Intuition about the cotangent complex?

First a correction: the cotangent complex of a local complete intersection embedding is concentrated in degree -1, not in degree 1.

In general, the cotangent complex of an algebraic space can be supported in arbitrary non-positive degrees. The cotangent complex of an Artin stack can be nonzero in degree 1. The degrees in which the cotangent complex is concentrated imply various things about a morphism of schemes:

it is perfect in degree 0 if and only if the map is smooth;

it is perfect in $[-1,0]$ if and only if the map is lci;

$H^1 = 0$ if and only if it is a DM stack;

$H^0 = H^1 = 0$ if and only if it is an etale local immersion.

Other people have already said some things about the relationship to deformation theory. The cotangent complex actually has two immediate relationships to deformation theory: one to the deformations of morphisms and one to the deformation of spaces.

In what's written below, $L_X$ is the absolute cotangent complex and $L_{X/S}$ is the relative cotangent complex.

If $f : S \to X$ is a map of schemes and $S'$ is a square-zero extension of $S$ with ideal $J$, there is an obstruction to extending $f$ to $S'$ in the group $Ext^1(f^\ast L_X, J)$. If this obstruction vanishes, such extensions have a canonical structure of a torsor under $Ext^0(f^\ast L_X, J)$.

If $p : X\to S$ is a morphism, $S'$ is a square-zero extension with ideal $J$, and $p^\ast J \rightarrow I$ is a homomorphism of quasi-coherent sheaves on $X$, then the problem of finding a square-zero extension $X'$ with ideal $I$ and a map $X' \to S'$ extending $X \to S$ compatible with the given map on ideals is obstructed by a class in $Ext^2(L_{X/S}, I)$. If this class is zero, isomorphism classes of solutions form a torsor under $Ext^1(L_{X/S}, I)$ and isomorphisms between any two solutions form a torsor under $Ext^0(L_{X/S}, I)$.


One thing the cotangent complex measures is what kind of deformations a scheme has. The precise statements are in Remark 5.30 and Theorem 5.31 in Illusie's article in "FGA explained". Here's the short simplified version in the absolute case:

If you have a scheme $X$ over $k$, a first order deformation is a space $\mathcal{X}$ over $k[\epsilon]/(\epsilon)^2$ whose fiber over the only point of $k[\epsilon]/(\epsilon)^2$ is $X$ again. You can imagine $k[\epsilon]/(\epsilon)^2$ as a point with an infinitesimal arrow attached to it and $\mathcal{X}$ as an infinitesimal thickening of $X$. The cotangent complex gives you precise information on how many such thickenings there are: The set of such thickenings is isomorphic $\mathop{Ext}^1(L_X, \epsilon^2)$.
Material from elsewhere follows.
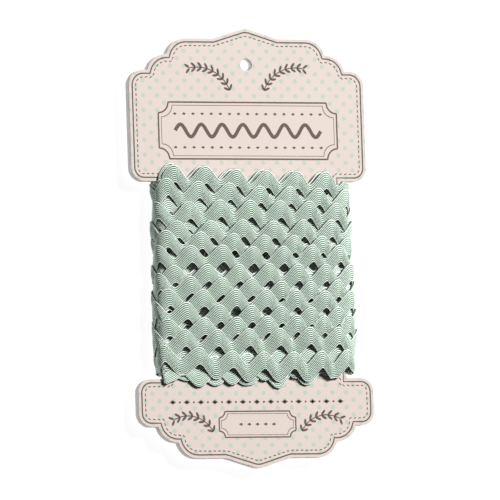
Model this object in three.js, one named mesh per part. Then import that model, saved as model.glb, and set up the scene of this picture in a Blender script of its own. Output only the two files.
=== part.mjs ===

Now let's assume that we have chosen one such infinitesimal thickening $\mathcal{X}$ over $k[\epsilon]/(\epsilon)^2$. It is not always true that you can go on and make this thickening into a thickening to the next order. Whether or not you can do this is measured precisely by the cotangent complex: There is a map that takes as input your chosen thickening $\mathcal{X}$ and spits out an element in $\mathop{Ext}^2(L_X, \epsilon^3)$. If the element in the Ext group is zero you can go on to the next level. If it is not zero, it's game over and your stuck.


One reason why the cotangent complex should live in degree $1$ in this case is that you should always think of it as a relative cotangent complex.

A general ring map $R \to S$ gives rise to a map of absolute cotangent spaces $S \otimes_R \Omega_R \to \Omega_S$ on $S$, and the cotangent complex should contain information about some "derived" cokernel of this map, like a mapping cylinder chain complex. If the map is not surjective on cotangent spaces (such as $k \to k[x]$), then you have a cokernel living in degree $0$. If the map is not injective on cotangent spaces (such as $k[x] \to k$), then the mapping cylinder should detect the kernel of the map on cotangent spaces in degree $1$.

The degrees have a meaning in terms of deformation theory, but (say in characteristic zero) the terms not in degree $1$ may measure deformations to a differential graded algebra with terms not in degree $0$.